Not situation report for January 29th, only one from January 28th 2015. Let's assume
this is the one. What other entries were made for that day referencing
the same Sitrep?

In [None]:
# entries on Jan 29 or the weird date and linked to Sitrep 289
sub_df = df[((df.Date == "2015-01-29") | (df.Date == "1900-01-04"))& (df.Link == "Sitrep 289 29Jan")]

In [None]:
sub_df[sub_df.Localite == "National"]

In [None]:
# Looks like our hunch was right, let's replace all 1900-01-04 dates with Jan 29 2015
df2 = df.replace(to_replace={"Date": {pandas.Timestamp("1900-01-04"): pandas.Timestamp("2015-01-29")}})
# check the minimum date makes sense now
df2.Date.min()

# Take a closer look at each area of Guinea

How did the number of cumulative deaths evolve over time for some of the
regions of Guinea?

In [None]:
# select entries counting Deaths from Guinea
guinea = df2[((df2.Country == "Guinea") & (df2.Category == "Deaths"))]

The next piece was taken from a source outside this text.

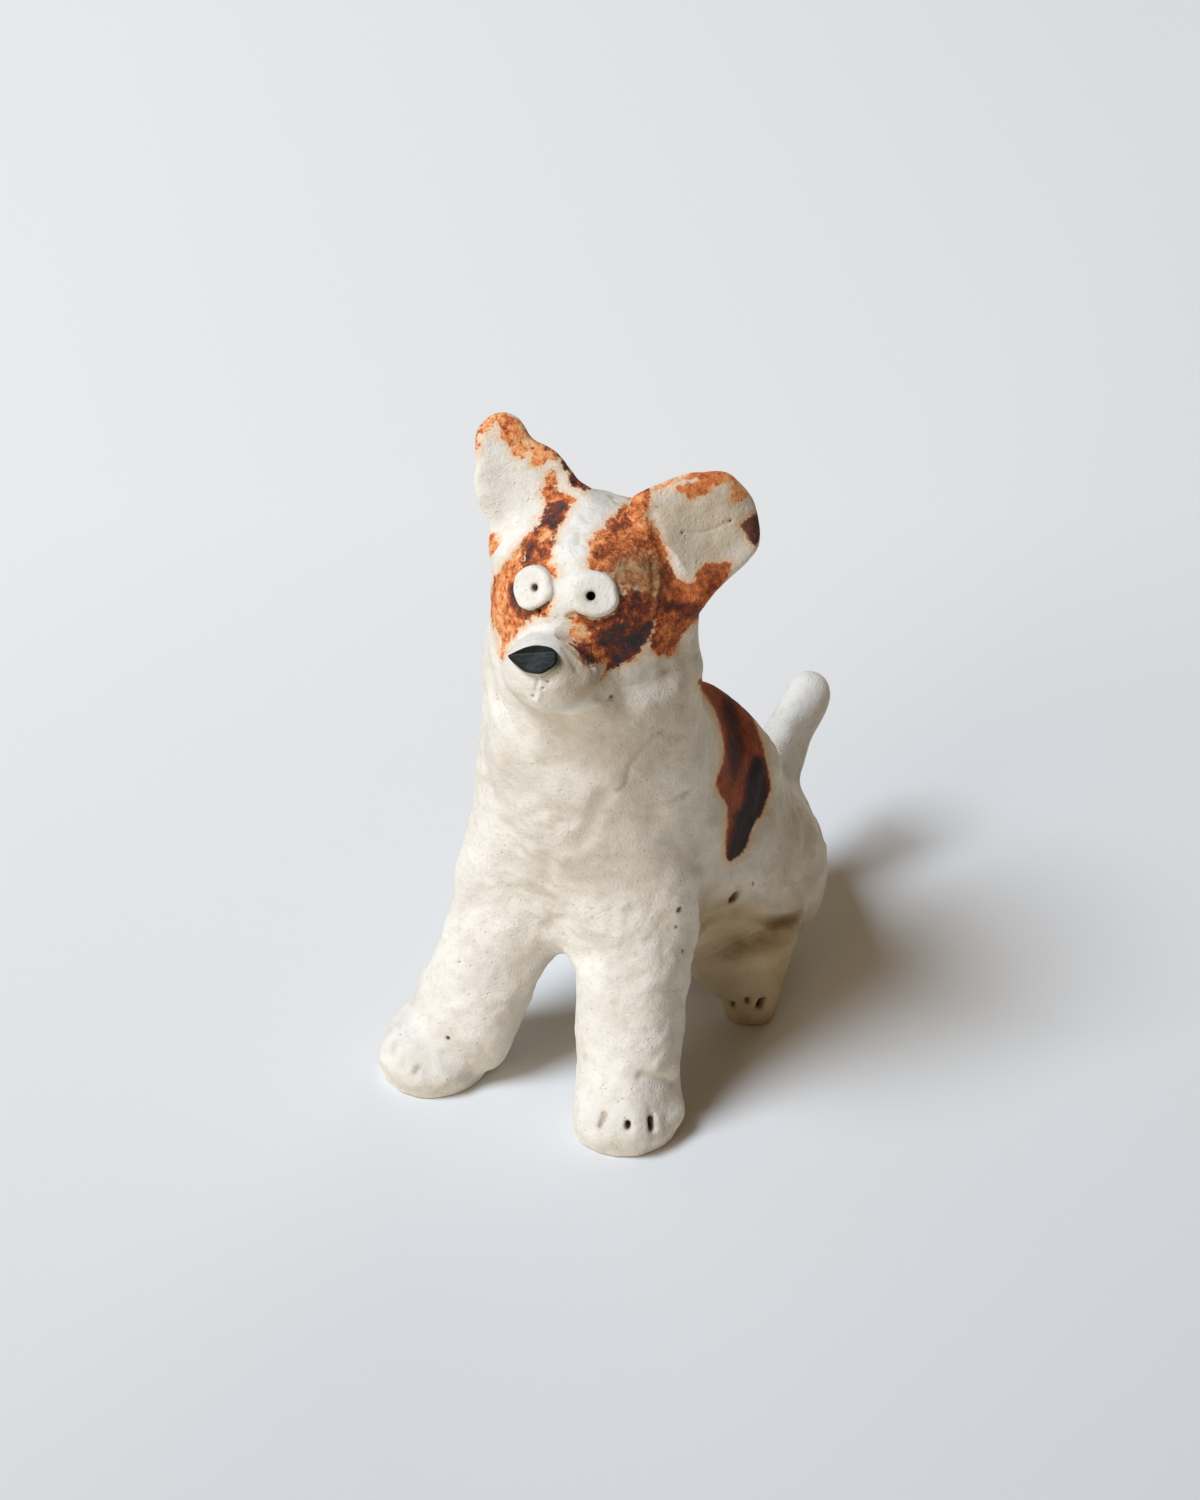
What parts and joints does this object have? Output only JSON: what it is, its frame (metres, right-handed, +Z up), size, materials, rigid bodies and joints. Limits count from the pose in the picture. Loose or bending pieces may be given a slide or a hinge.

# something to investigate later, why are their duplicate entries?
guinea_no_dupes = guinea.drop_duplicates(['Date', 'Localite'])
print("duplicate entries:", guinea.shape, guinea_no_dupes.shape)

## Pivot tables

Right now have a table of observations, really want a time series for each area
`pivot(`) creates a [Pivot Table](https://en.wikipedia.org/wiki/Pivot_table).
The new dataframe will have `Date` as index,
one column per unique `Localite` and use the values from the `Value` column as values.

In [None]:
guinea_no_dupes.pivot?

In [None]:
# now for real
guinea_ts = guinea_no_dupes.pivot(index='Date', columns='Localite', values='Value')

In [None]:
guinea_ts.describe().T

In [None]:
# remove the nation wide numbers
guinea_ts_local = guinea_ts.drop('National', axis=1)
guinea_ts_local.describe().T

In [None]:
guinea_subset_ts = guinea_ts_local[['Conakry', 'Coyah', 'Nzerekore', 'Macenta']]
guinea_subset_ts.plot()

In [None]:
# can also split into several subplots
guinea_subset_ts.plot(subplots=True)

In [None]:
# Or look at the rate of nation wide cases per day
guinea_national_rate = guinea_ts['National'].diff()

fig, (ax1,ax2) = plt.subplots(1, 2, sharex=True, figsize=(12,6))
guinea_national_rate.plot(ax=ax1)
guinea_ts['National'].plot(ax=ax2)
# No plot is complete without labeling!!
ax1.set_ylabel("Cases per day")
ax2.set_ylabel("Cumulative cases")
fig.suptitle("Nation wide numbers for Guinea", size=16)

In [None]:
# store our reduced Guinea dataset in a CSV file
# Can easily be imported by Excel or used for
# making some map based visualisations
guinea_ts.to_csv("guinea-ebola.csv")